In November 2019, the California Environmental Protection Agency (CalEPA) held the first meeting of its newly formed Lithium-ion Car Battery Recycling Advisory Group. Formed in response to a 2018 bill, the cross-sector group will advise the California Legislature on policies to support recycling of lithium-ion batteries, the dominant battery technology supporting electric vehicles (EVs) today. It is an important area of focus. While recycling end-of-life EV batteries presents both opportunities and challenges, sourcing critical materials for future applications holds significant potential for the domestic EV supply chain and ultimately U.S. energy security.
Most analysts and industry experts agree that almost all of America’s cars and trucks will eventually make the switch from gasoline to electricity.
Most analysts and industry experts agree that almost all of America’s cars and trucks will eventually make the switch from gasoline to electricity, with benefits for the climate and our energy security. Automakers are making large investments in EVs with expectations of significant market growth in the coming years. This means fewer greenhouse gas emissions and less demand for oil, much of it imported, in favor of charging with domestically produced—and increasingly clean—electricity.
However, these advances will create a new challenge. The MIT Energy Initiative projects that by 2030, the EV market will generate more than 400 GWh of spent lithium-ion batteries each year. While many batteries could initially enter second-use applications, eventually they will all degrade beyond usability and require disposal. This is where recycling can play a role.
Sending used EV batteries to landfills is both potentially unsafe and unwise. Besides possible fire hazards (lithium-ion batteries can ignite when overheated or damaged), landfilled batteries could leach lithium or other metals into the soil or groundwater supplies. Additionally, landfill disposal would also ignore a compelling opportunity to secure key inputs for EV battery manufacturing from spent batteries themselves. The United States Department of Energy estimates that generating one ton of battery-grade cobalt requires an order of magnitude more ore than it does material from spent batteries. The same is true for lithium. If these metals can be recovered more economically than from the natural environment, recycling promises to be both less resource-intensive and less expensive as a source of raw inputs for battery manufacturing.
By 2030, recycled material could provide as much as one-third of the United States’ battery cathode material needs.
While a powerful economic case exists for EV battery recycling the energy security implications are potentially profound. Today, much of the EV battery supply chain runs through foreign countries. As SAFE’s Alex Adams has noted previously here in The Fuse, the United States depends on imports for 59 percent of its nickel, 92 percent of its lithium, and 100 percent of its cobalt and graphite. Globally, lithium-ion battery production is heavily concentrated in China. Recycling spent EV batteries in the United States would thus create a much-needed domestic source of raw materials for EV battery manufacturing, supporting supply chain stability and domestic battery production for the American EV industry. By 2030, recycled material could provide as much as one-third of the United States’ battery cathode material needs.

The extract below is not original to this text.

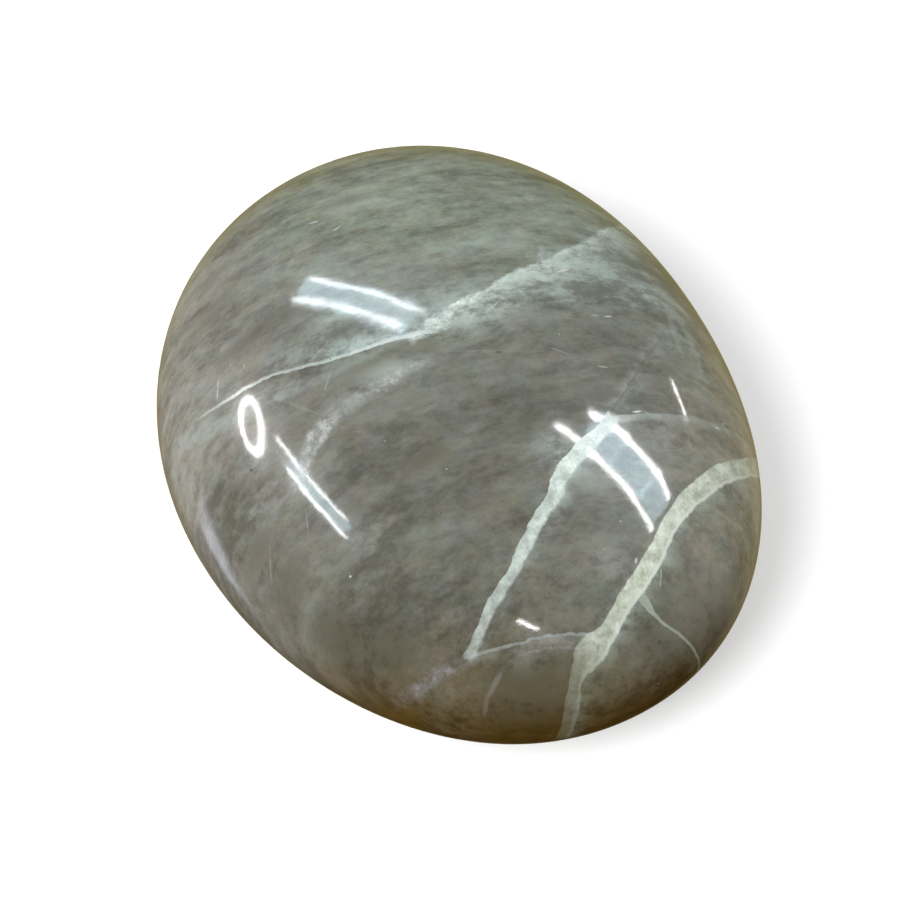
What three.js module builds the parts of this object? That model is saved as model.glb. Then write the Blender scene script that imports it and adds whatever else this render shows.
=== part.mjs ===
// A polished garnierite pebble, the size of a palm stone: one solid, rounded all over, lying on
// a small flat spot. Millimetres, +Z up. X runs along the stone, Y across it, and the origin is
// on the surface that it lies on, under the middle of its outline.
import * as THREE from "three";

// Overall size
const LENGTH = 62;
const WIDTH = 51.4;
const THICKNESS = 24;

// The girdle is the line where the stone is widest. It isn't quite level, as on any tumbled stone.
const GIRDLE_HEIGHT = 11;
const GIRDLE_RISE = 0.7;
const GIRDLE_RISE_ANGLE = THREE.MathUtils.degToRad(205);

// How square each curve is: 2 is an ellipse, and more is fuller at the shoulders
const OUTLINE_POWER = 2.05;
const CROWN_POWER = 2.2;
const BOWL_POWER = 2.1;

// Three shallow corners that turn the oval outline into a pebble's
const CORNER_COUNT = 3;
const CORNER_SHARE = 0.0143;
const CORNER_ANGLE = THREE.MathUtils.degToRad(19.6);

// The small flat spot on the underside
const FLAT_LENGTH = 13;

// Faces round the stone, up its bowl, over its crown and across its flat spot
const SEGMENTS = 72;
const BOWL_STEPS = 14;
const CROWN_STEPS = 18;
const FLAT_STEPS = 2;

const STONE_COLOUR = 0x77766a;

// The height of a superellipse with unit half-width, above the line where it is widest.
function archHeight(reach, power) {
  return Math.max(0, 1 - reach ** power) ** (1 / power);
}

// The half-section from the middle of the flat spot, out round the girdle and up to the top.
// Its x is the share of the way out to the outline, and its y the height in millimetres.
function halfSection() {
  const flatShare = FLAT_LENGTH / LENGTH;
  const bowlDepth = GIRDLE_HEIGHT / archHeight(flatShare, BOWL_POWER);
  const crownHeight = THICKNESS - GIRDLE_HEIGHT;
  const points = [];
  for (let i = 0; i < FLAT_STEPS; i++) {
    points.push(new THREE.Vector2((flatShare * i) / FLAT_STEPS, 0));
  }
  points.push(new THREE.Vector2(flatShare, 0));
  const flatTurn = Math.asin(flatShare);
  for (let i = 1; i <= BOWL_STEPS; i++) {
    const turn = flatTurn + ((Math.PI / 2 - flatTurn) * i) / BOWL_STEPS;
    const reach = Math.min(1, Math.sin(turn));
    points.push(
      new THREE.Vector2(
        reach,
        GIRDLE_HEIGHT - bowlDepth * archHeight(reach, BOWL_POWER),
      ),
    );
  }
  for (let i = 1; i < CROWN_STEPS; i++) {
    const reach = Math.cos(((Math.PI / 2) * i) / CROWN_STEPS);
    points.push(
      new THREE.Vector2(
        reach,
        GIRDLE_HEIGHT + crownHeight * archHeight(reach, CROWN_POWER),
      ),
    );
  }
  points.push(new THREE.Vector2(0, THICKNESS));
  return points;
}

// How far the outline is from the stone's middle, in one direction seen from above.
function outlineRadius(angle) {
  const oval =
    (Math.abs(Math.cos(angle) / (LENGTH / 2)) ** OUTLINE_POWER +
      Math.abs(Math.sin(angle) / (WIDTH / 2)) ** OUTLINE_POWER) **
    (-1 / OUTLINE_POWER);
  const corners = Math.cos(CORNER_COUNT * (angle - CORNER_ANGLE));
  return oval * (1 + CORNER_SHARE * corners);
}

// How much the tilted girdle lifts the surface. The top and the flat spot stay where they are.
function girdleLift(angle, reach, height) {
  const share = height / THICKNESS;
  const middle = 4 * share * (1 - share);
  return GIRDLE_RISE * middle * reach * Math.cos(angle - GIRDLE_RISE_ANGLE);
}

function pebbleGeometry() {
  const geometry = new THREE.LatheGeometry(halfSection(), SEGMENTS);
  geometry.rotateX(Math.PI / 2);
  const position = geometry.getAttribute("position");
  for (let i = 0; i < position.count; i++) {
    const x = position.getX(i);
    const y = position.getY(i);
    const reach = Math.hypot(x, y);
    const angle = Math.atan2(y, x);
    const radius = reach * outlineRadius(angle);
    const height = Math.max(0, position.getZ(i));
    position.setXYZ(
      i,
      radius * Math.cos(angle),
      radius * Math.sin(angle),
      height + girdleLift(angle, reach, height),
    );
  }
  geometry.computeBoundingBox();
  const middle = geometry.boundingBox.getCenter(new THREE.Vector3());
  geometry.translate(-middle.x, -middle.y, 0);
  geometry.computeVertexNormals();
  return geometry;
}

function makePebble() {
  const polishedStone = new THREE.MeshStandardMaterial({
    color: STONE_COLOUR,
    roughness: 0.12,
    metalness: 0,
  });
  const pebble = new THREE.Mesh(pebbleGeometry(), polishedStone);
  pebble.name = "pebble";
  return pebble;
}

const root = new THREE.Group();
root.add(makePebble());

export default root;
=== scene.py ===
"""A polished garnierite pebble: a smooth oval stone of grey-green silk, crossed by pale veins.

The stone is one piece. Its shape comes from the frame's solid, made fine and smooth, with the veins
worn a hair below the polish. Its colour comes from a material in the stone's own millimetres: silky
layers, veins that run through the stone as sheets, soft pale veils, hairlines and specks.
"""

import math
from dataclasses import dataclass

import bpy
import numpy as np
from mathutils import Matrix, Vector


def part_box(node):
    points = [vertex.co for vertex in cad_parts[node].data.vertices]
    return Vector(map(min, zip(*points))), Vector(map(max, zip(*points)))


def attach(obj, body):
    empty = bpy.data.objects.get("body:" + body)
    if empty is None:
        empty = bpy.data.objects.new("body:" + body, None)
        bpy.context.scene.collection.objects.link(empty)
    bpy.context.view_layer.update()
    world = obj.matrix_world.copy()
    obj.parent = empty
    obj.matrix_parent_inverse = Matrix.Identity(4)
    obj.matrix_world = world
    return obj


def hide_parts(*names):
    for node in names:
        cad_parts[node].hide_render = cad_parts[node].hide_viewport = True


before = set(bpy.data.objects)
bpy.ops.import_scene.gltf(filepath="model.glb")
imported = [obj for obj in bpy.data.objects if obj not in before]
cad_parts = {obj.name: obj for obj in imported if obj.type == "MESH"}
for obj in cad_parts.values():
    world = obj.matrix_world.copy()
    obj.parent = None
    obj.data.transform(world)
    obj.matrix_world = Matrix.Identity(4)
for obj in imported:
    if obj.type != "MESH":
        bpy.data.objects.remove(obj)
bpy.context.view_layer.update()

bl_info = {
    "name": "Garnierite pebble",
    "version": (1, 0, 0),
    "blender": (4, 5, 0),
    "location": "View3D > Sidebar > Pebble",
    "description": "Builds a polished garnierite pebble and the stage that it lies on",
    "category": "Object",
}

# The frame's names, and one millimetre in metres
NODE = "pebble"
BODY = "root"
MM = 0.001

# The pebble's mesh
FORM_LEVELS = 2
SPHERE_STEPS = 7
SMOOTH_ROUNDS = 12
SMOOTH_FACTOR = 0.5
MERGE_DISTANCE = 0.001 * MM
RIPPLE_SIZE = 3.0 * MM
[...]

To realize these benefits, government and the full cross-section of affected industry—including battery manufacturers, automakers, mining interests, and others—must work together to surmount several obstacles. Perhaps chief among these are the technical barriers to an industrialized recycling operation. For one thing, to date manufacturers have not kept future disassembly in mind when producing lithium-ion batteries, and they vary in size and shape across manufacturers. They also vary in their material make-up: both nickel manganese cobalt (NMC) and nickel cobalt aluminum cathodes are common, and in the future new chemistries might even take their place. Even among NMC cathodes, the recipe—that is, the proportion of each component in the cathode—can differ. To add yet more complication, the finished battery packs used in EVs include ancillary sensors and circuitry that would all require removal. Potential recyclers thus face the need to sort, separate, and dismantle these complex devices in order to extract the valuable materials inside. Standardization will be key to achieving scale and economy. The new ReCell Center at Argonne National Lab might point the way forward. Its research into recycling processes and battery design aim to improve material recovery and could guide new industry standards.

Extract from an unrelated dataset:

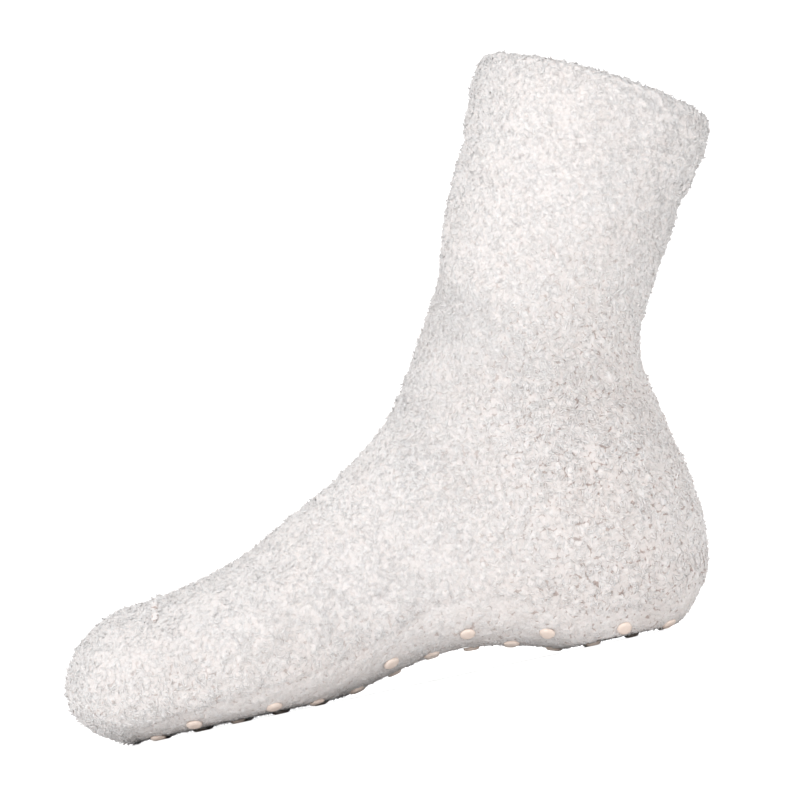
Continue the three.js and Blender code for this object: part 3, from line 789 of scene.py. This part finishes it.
def scatter(areaEach, rng, lastRow):
    # Places spread evenly over the coat: each band between two rows takes places by its area, evenly
    # apart with a share of chance in each.
    down = np.linalg.norm(np.diff(bare, axis=0), axis=-1)
    across = np.linalg.norm(np.roll(bare, -1, axis=1) - bare, axis=-1)[:-1]
    area = (down * across).sum(axis=1)[:lastRow]
    counts = np.floor(area / areaEach + rng.random(len(area))).astype(int)
    band = np.repeat(np.arange(len(area)), counts)
    number = np.arange(counts.sum()) - np.repeat(np.cumsum(counts) - counts, counts)
    column = (number + rng.random(number.size)) / np.repeat(counts, counts)
    column += np.repeat(rng.random(len(counts)), counts)
    return band + rng.random(number.size), column % 1


def strandPoints(row, column, rng, look):
    # Each strand follows an arc in the plane of the knit, of heading a + c t, lifted by
    # rise * cos(pi t); a free one climbs from end to end instead. Three points make each ring, and
    # each end closes in a point.
    n = len(row)
    press = sampled(pressedAll[..., None], row, column)[:, 0]
    place, out = sampled(lumpy, row, column), unit(sampled(lumpyOutward, row, column))
    way = sampled(tuftWay, row, column)
    swirl = unit(np.cross(out, way))
    anySide = unit(np.cross(out, unit(rng.normal(size=(n, 3)))))
    curled = (rng.random(n) < look["curledShare"])[:, None]
    first = unit(np.where(curled, swirl + anySide * 0.55, anySide))
    second = np.cross(out, first)
    size = mix(1, look["pressedSize"], press)
    length = rng.uniform(*look["length"], n) * size
    thick = rng.uniform(*look["thickness"], n) * size
    # The share about the heel and low down: more relief for the strand, and more painted shade in its
    # colour
    reliefShadeHere = roughness(place)
    rise = rng.uniform(*look["rise"], n) * mix(1, look["pressedRise"], press) * mix(0.6, 1.2, reliefShadeHere)
    rise *= 1 + 0.6 * np.exp(-(((row - rowsOutside) / 6) ** 2))  # longer round the rim
    curl = rng.uniform(*look["curl"], n) * np.where(rng.random(n) < 0.5, -1, 1)
    free = (rng.random(n) < look["freeShare"] * (1 - press)).astype(float)
    t = np.linspace(-0.5, 0.5, look["rings"] + 2)
    heading = curl[:, None] * t
    u = length[:, None] * np.sin(heading) / curl[:, None]
    v = length[:, None] * (1 - np.cos(heading)) / curl[:, None]
    v -= v.mean(axis=1, keepdims=True)
    arch = np.cos(math.pi * t)[None] * rise[:, None] - look["bedded"]
    stand = rng.uniform(*look["stand"], n) * mix(1, look["pressedRise"], press)
    climbing = (t + 0.5)[None] ** 1.3 * stand[:, None] - look["bedded"] - 0.02
    h = mix(arch, climbing, free[:, None]) + rng.normal(size=(n, len(t))) * look["unevenness"]
    h = h + overSeam(row, column)[:, None]
    middle = (place[:, None] + first[:, None] * u[..., None] + second[:, None] * v[..., None]
              + out[:, None] * h[..., None])
    tangent = unit(np.gradient(middle, axis=1))
    sideways = unit(np.cross(out[:, None], tangent))
    upward = np.cross(tangent, sideways)
    turn = np.array([math.pi / 2, math.pi * 7 / 6, math.pi * 11 / 6])[None] + rng.uniform(-0.5, 0.5, (n, 1))
    across = (np.cos(turn)[:, None, :, None] * sideways[:, 1:-1, None]
              + np.sin(turn)[:, None, :, None] * upward[:, 1:-1, None])
    rings = middle[:, 1:-1, None] + across * thick[:, None, None, None]
    points = np.concatenate([middle[:, :1], rings.reshape(n, -1, 3), middle[:, -1:]], axis=1)
    points[..., 2] = np.maximum(points[..., 2], 0.02)
    lifted = ((points - place[:, None]) * out[:, None]).sum(axis=-1)
    onTuft = sampled(tuft[..., None], row, column)
    # Lower on a strand and off the tufts the pile value falls, and the colour darkens toward the root
    # colour: painted shade
    pile = np.clip(0.3 + 0.45 * lifted + 0.35 * onTuft, 0, 1)
    # Light scatters from fibre to fibre, so a strand is shaded partly by the way the knit faces:
    # normal = the strand's own, mixed with the knit's by the softness
    own = np.concatenate([-tangent[:, :1], across.reshape(n, -1, 3), tangent[:, -1:]], axis=1)
    soft = mix(*look["softness"], reliefShadeHere)[:, None, None]
    normals = unit(mix(own, out[:, None], soft))
    return points, {"pile": pile.ravel(), "shadeShare": np.repeat(reliefShadeHere, points.shape[1])}, normals


def strandFaces(n, rings):
    # The same small tube for every strand: a fan at each end and two triangles for each side
    sides = np.arange(3)
    following = (sides + 1) % 3
    faces = [np.stack([np.zeros(3, int), 1 + following, 1 + sides], 1)]
    for k in range(rings - 1):
        a, b = 1 + 3 * k + sides, 1 + 3 * k + following
        faces += [np.stack([a, b, b + 3], 1), np.stack([a, b + 3, a + 3], 1)]
    last = 1 + 3 * (rings - 1)
    faces.append(np.stack([np.full(3, last + 3), last + sides, last + following], 1))
    pattern = np.concatenate(faces)
    corners = 2 + 3 * rings
    return (pattern[None] + np.arange(n)[:, None, None] * corners).reshape(-1, 3), pattern


def strandUv(n, pattern, rings):
    # Every strand has a cell of its own on the map: across it goes round, up it goes along
    perRow = math.ceil(math.sqrt(n))
    corner = pattern.ravel()
    ringOf = np.where(corner == 0, 0, np.where(corner == 1 + 3 * rings, rings + 1, (corner + 2) // 3))
    sideOf = ((corner - 1) % 3).reshape(-1, 3)
    isPole = ((corner == 0) | (corner == 1 + 3 * rings)).reshape(-1, 3)
    # the last side runs from 2 to 3, so a face that holds sides 2 and 0 takes 3 for 0
    hasTwo = ((sideOf == 2) & ~isPole).any(axis=1)
    hasZero = ((sideOf == 0) & ~isPole).any(axis=1)
    across = np.where((hasTwo & hasZero)[:, None] & (sideOf == 0), 3, sideOf).astype(float)
    low = np.where(isPole, 9, across).min(axis=1)[:, None]
    across = np.where(isPole, low + 0.5, across)
    cellX, cellY = np.arange(n) % perRow, np.arange(n) // perRow
    u = (cellX[:, None] + 0.1 + 0.8 * across.ravel()[None] / 3) / perRow
    v = (cellY[:, None] + 0.1 + 0.8 * ringOf[None] / (rings + 1)) / perRow
    return np.stack([u.ravel(), v.ravel()], axis=1)


rng = np.random.default_rng(pileSet["seed"])
hemRows = 10
row, column = scatter(pileSet["areaEach"], rng, rowsRim + hemRows)
onTuft = sampled(tuft[..., None], row, column)[:, 0]
keep = rng.random(len(row)) > pileSet["pitThinning"] * (1 - smooth(0.05, 0.5, onTuft))
row, column = row[keep], column[keep]
places = sampled(lumpy, row, column)
toDot = np.sqrt(((places[:, None] - dotTips[None]) ** 2).sum(axis=-1)).min(axis=1)
keep = toDot > dotShape["radius"] + dotShape["clearance"]
row, column = row[keep], column[keep]
alongOf = np.interp(row, np.arange(rowsOutside), alongRows)
pressOf = sampled(pressedAll[..., None], row, column)[:, 0]

toesAt, instepAt, heelAt = sectionAt[[4, 8, 13]]
regions = {
    "cuffPile": alongOf > cuffFoot,
    "legPile": (alongOf <= cuffFoot) & (alongOf > ankleAt),
    "anklePile": (alongOf <= ankleAt) & (alongOf > heelAt),
    "heelPile": (alongOf <= heelAt) & (alongOf > instepAt),
    "instepPile": (alongOf <= instepAt) & (alongOf > toesAt),
    "toePile": alongOf <= toesAt,
}
regions = {name: mask & (pressOf < 0.5) for name, mask in regions.items()}
regions["solePile"] = pressOf >= 0.5
total = 0
for name, mask in regions.items():
    points, values, normals = strandPoints(row[mask], column[mask], rng, pileSet)
    faces, pattern = strandFaces(len(points), pileSet["rings"])
    uv = strandUv(len(points), pattern, pileSet["rings"])
    makePiece(name, points.reshape(-1, 3), faces, [pileYarn], values, uv,
              normals=normals.reshape(-1, 3))
    total += len(faces)
print("pile,", total, "triangles")

# Fine fibres that stand out of the pile
fuzzSet = {
    "areaEach": 4.6,
    "length": (0.9, 2.6),
    "thickness": 0.085,
    "seed": 31,
}


def fuzzPoints(row, column, rng):
    # Thin three-sided spikes: tip = start + lean * length, where lean is the knit's outward way
    # mixed with any other
    n = len(row)
    place, out = sampled(lumpy, row, column), unit(sampled(lumpyOutward, row, column))
    anyWay = rng.normal(size=(n, 3))
    lean = unit(out * 1.1 + unit(anyWay) * 0.9)
    press = sampled(pressedAll[..., None], row, column)[:, 0]
    length = rng.uniform(*fuzzSet["length"], n) * mix(1, 0.5, press)
    start = place + out * 0.35
    side = unit(np.cross(lean, rng.normal(size=(n, 3))))
    front = np.cross(lean, side)
    turn = np.arange(3) * 2 * math.pi / 3
    across = np.cos(turn)[:, None] * side[:, None] + np.sin(turn)[:, None] * front[:, None]
    base = start[:, None] + across * fuzzSet["thickness"]
    tip = start + lean * length[:, None] + rng.normal(size=(n, 3)) * 0.2
    points = np.concatenate([base, tip[:, None]], axis=1)
    points[..., 2] = np.maximum(points[..., 2], 0.02)
    return points


rng = np.random.default_rng(fuzzSet["seed"])
row, column = scatter(fuzzSet["areaEach"], rng, rowsRim + 4)
points = fuzzPoints(row, column, rng)
pattern = np.array([[0, 1, 3], [1, 2, 3], [2, 0, 3], [2, 1, 0]])
faces = (pattern[None] + np.arange(len(points))[:, None, None] * 4).reshape(-1, 3)
# Darker at the base than at the tip: painted shade in the pile
fuzzPileShade = np.tile([0.7, 0.7, 0.7, 1.0], len(points))
makePiece("fineFuzz", points.reshape(-1, 3), faces, [pileYarn], {"pile": fuzzPileShade})


def seamBead():
    # A bead along the knit: half an ellipse over it, flat below, swelling at each stitch
    share = np.linspace(0, 1, seamShape["steps"])
    middleColumn = ((share - 0.5) * seamShape["reach"]) % 1
    turn = np.arange(seamShape["sides"]) / seamShape["sides"] * 2 * math.pi
    rows = np.full(len(share), seamRow)
    centre, out = sampled(bare, rows, middleColumn), unit(sampled(bareOutward, rows, middleColumn))
    lengthwise = unit(np.gradient(centre, axis=0))
    across = unit(np.cross(lengthwise, out))
    distance = np.concatenate([[0], np.cumsum(np.linalg.norm(np.diff(centre, axis=0), axis=1))])
    taper = np.sqrt(np.clip(np.minimum(share, 1 - share) / 0.05, 0.02, 1))
    swell = (1 + 0.22 * np.cos(2 * math.pi * distance / seamShape["stitch"])) * taper
    width = seamShape["width"] / 2 * swell
    height = np.where(np.sin(turn) > 0, seamShape["rise"], 0.5)[None] * np.sin(turn)[None] * swell[:, None]
    slant = 0.35 * np.sin(2 * math.pi * distance / seamShape["stitch"])[:, None]
    aside = np.cos(turn)[None] * width[:, None] + slant * np.sin(turn)
    return centre[:, None] + across[:, None] * aside[..., None] + out[:, None] * (height + 0.1)[..., None]


bead = seamBead()
ring = np.arange(seamShape["sides"])
beadCount = bead.shape[0] * bead.shape[1]
beadFaces = np.concatenate([gridFaces(*bead.shape[:2]), capFaces(beadCount, ring, True),
                            capFaces(beadCount + 1, beadCount - seamShape["sides"] + ring, False)])
beadEnds = np.stack([bead[0].mean(axis=0), bead[-1].mean(axis=0)])
beadPoints = np.concatenate([bead.reshape(-1, 3), beadEnds])
# Darker on the bead's underside, and root-like with the full share: painted shade under the pile
ringPileShade = 0.22 + 0.2 * np.sin(ring / len(ring) * 2 * math.pi)
seamPileShade = np.concatenate([np.tile(ringPileShade, bead.shape[0]), [0.5, 0.5]])
seamValues = {"pile": seamPileShade, "shadeShare": np.ones(len(seamPileShade))}
seam = makePiece("toeSeam", beadPoints, beadFaces, [pileYarn], seamValues)
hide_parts("toe_seam")

# Floor, light and camera
room = {
    "floorSize": 6.0,
    "white": (0.93, 0.93, 0.93, 1),
    "worldStrength": 0.63,
}


def makeFloor():
    # A flat floor that rises behind in a quarter circle to a wall: height = r - sqrt(r^2 - d^2)
    reach, radius, steps = room["floorSize"] / 2, 1.2, 24
    turn = np.linspace(0, math.pi / 2, steps)
    y = np.concatenate([[-reach, reach - radius], reach - radius + radius * np.sin(turn[1:]), [reach]])
    z = np.concatenate([[0, 0], radius * (1 - np.cos(turn[1:])), [reach]])
    x = np.array([-reach, reach])
    points = np.stack([np.repeat(x, len(y)), np.tile(y, 2), np.tile(z, 2)], 1)
    i = np.arange(len(y) - 1)
    faces = np.stack([i, i + len(y), i + len(y) + 1, i + 1], 1)
    mesh = bpy.data.meshes.new("floor")
    mesh.from_pydata(points.tolist(), [], faces.tolist())
    mesh.polygons.foreach_set("use_smooth", np.ones(len(faces), bool))
    material, tree, shader = startMaterial("paleFloor", {"Roughness": 0.9, "Specular IOR Level": 0.1})
    shader.inputs["Base Color"].default_value = room["white"]
    mesh.materials.append(material)
    floor = bpy.data.objects.new("floor", mesh)
    bpy.context.scene.collection.objects.link(floor)


def makeLight(name, place, aim, size, power):
    data = bpy.data.lights.new(name, "AREA")
    data.shape, data.size, data.size_y, data.energy = "RECTANGLE", size[0], size[1], power
    lamp = bpy.data.objects.new(name, data)
    bpy.context.scene.collection.objects.link(lamp)
    lamp.location = place
    lamp.rotation_euler = (Vector(aim) - Vector(place)).to_track_quat("-Z", "Y").to_euler()


makeFloor()
middle = (-0.07, 0, 0.1)
makeLight("softKey", (-1.4, -2.0, 1.1), middle, (3.2, 2.0), 35)
makeLight("softTop", (-0.4, 0.0, 2.1), middle, (2.6, 2.6), 5)
makeLight("lowFill", (0.35, -1.9, 0.25), middle, (2.0, 0.4), 11)
makeLight("farFill", (0.9, 1.7, 1.2), middle, (1.6, 1.2), 9)
makeLight("backdropLight", (0, 1.5, 2.4), (0, 3, 0.9), (4, 0.8), 70)

world = bpy.context.scene.world or bpy.data.worlds.new("studio")
bpy.context.scene.world = world
world.use_nodes = True
world.node_tree.nodes["Background"].inputs["Color"].default_value = (1, 1, 1, 1)
world.node_tree.nodes["Background"].inputs["Strength"].default_value = room["worldStrength"]

cameraSet = {
    "place": (-0.077, -1.1, 0.001),
    "aim": (-0.077, 0, 0.095),
    "roll": 12.3,
    "metresAcross": 0.3003,
    "aimPixel": (376, 433),
}
data = bpy.data.cameras.new("camera")
camera = bpy.data.objects.new("camera", data)
bpy.context.scene.collection.objects.link(camera)
lookWay = Vector(cameraSet["aim"]) - Vector(cameraSet["place"])
camera.location = cameraSet["place"]
camera.rotation_mode = "QUATERNION"
rollTurn = Quaternion((0, 0, 1), -math.radians(cameraSet["roll"]))
camera.rotation_quaternion = lookWay.to_track_quat("-Z", "Y") @ rollTurn
data.sensor_width = 36
data.lens = 36 * lookWay.length / cameraSet["metresAcross"]
data.shift_x = (400 - cameraSet["aimPixel"][0]) / 800
data.shift_y = (cameraSet["aimPixel"][1] - 400) / 800
data.clip_start, data.clip_end = 0.0005, 30
bpy.context.scene.camera = camera
bpy.context.scene.view_settings.view_transform = "Standard"
print("floor, light and camera set")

With potentially millions of EVs on the road across the United States in the coming decades, an entity will need to collect large volumes of end-of-life batteries and transport them to centralized repurposing and recycling facilities.
Logistical and regulatory concerns could also hamper recycling efforts. With potentially millions of EVs on the road across the United States in the coming decades, an entity will need to collect large volumes of end-of-life batteries and transport them to centralized repurposing and recycling facilities. From the vantage point of today, it is unclear who might meet this need given the costs and logistical complexity of collecting and carefully shipping what will amount to tens of thousands of tons of lithium-ion batteries. To support market development, regulators will likely need to start by setting targets for reuse and recycling of EV batteries, define clear responsibilities for the various parties in the battery value chain, and reexamine U.S. waste rules and chains of ownership for batteries after removal from vehicles.
Lithium-ion batteries are critical for achieving a more secure, independent, and sustainable transportation and energy future. In creating a domestic source of raw materials, helping to cut costs, and creating a new market out of responsible disposal, recycling them can compound these benefits. With stakeholder collaborations like California’s new advisory group, we are seeing states and industry take the right first steps to make the most of this win-win opportunity.